### SUPPLIED INFORMATION
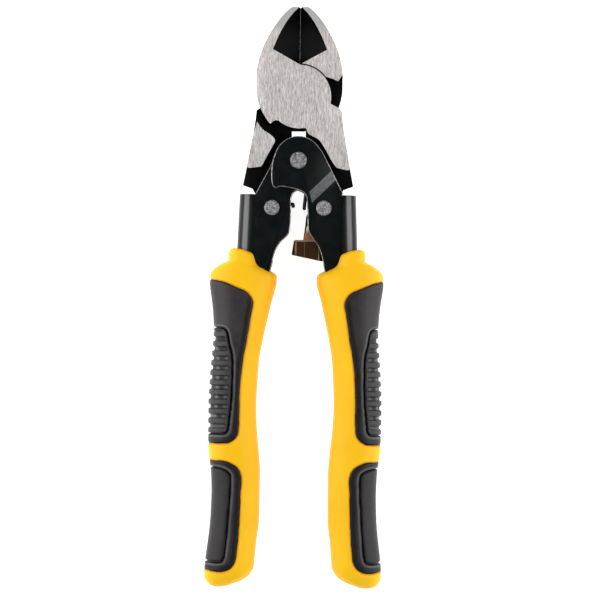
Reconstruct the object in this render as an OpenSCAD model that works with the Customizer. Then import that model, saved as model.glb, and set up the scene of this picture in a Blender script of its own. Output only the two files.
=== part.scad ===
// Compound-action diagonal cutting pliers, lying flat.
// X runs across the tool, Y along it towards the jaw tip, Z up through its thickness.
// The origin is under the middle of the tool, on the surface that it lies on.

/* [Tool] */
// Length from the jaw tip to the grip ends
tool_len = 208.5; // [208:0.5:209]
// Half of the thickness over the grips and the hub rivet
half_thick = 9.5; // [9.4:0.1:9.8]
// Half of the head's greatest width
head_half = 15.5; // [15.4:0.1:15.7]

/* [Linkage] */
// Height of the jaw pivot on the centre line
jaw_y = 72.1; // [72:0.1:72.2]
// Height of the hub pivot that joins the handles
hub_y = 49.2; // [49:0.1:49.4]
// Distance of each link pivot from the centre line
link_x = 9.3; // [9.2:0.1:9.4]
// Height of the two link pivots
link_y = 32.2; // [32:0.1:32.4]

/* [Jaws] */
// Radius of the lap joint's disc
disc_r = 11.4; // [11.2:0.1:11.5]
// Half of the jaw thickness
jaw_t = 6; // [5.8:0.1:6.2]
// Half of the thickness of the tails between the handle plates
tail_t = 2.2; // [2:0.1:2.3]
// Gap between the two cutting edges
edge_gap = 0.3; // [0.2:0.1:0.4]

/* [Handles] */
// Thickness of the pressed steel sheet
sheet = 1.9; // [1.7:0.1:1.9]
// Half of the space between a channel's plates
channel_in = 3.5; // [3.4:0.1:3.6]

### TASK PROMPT
Identify and copy all lines with the word "that".

### RESULT OF THIS TASK
Reconstruct the object in this render as an OpenSCAD model that works with the Customizer. Then import that model, saved as model.glb, and set up the scene of this picture in a Blender script of its own. Output only the two files.
// The origin is under the middle of the tool, on the surface that it lies on.
// Height of the hub pivot that joins the handles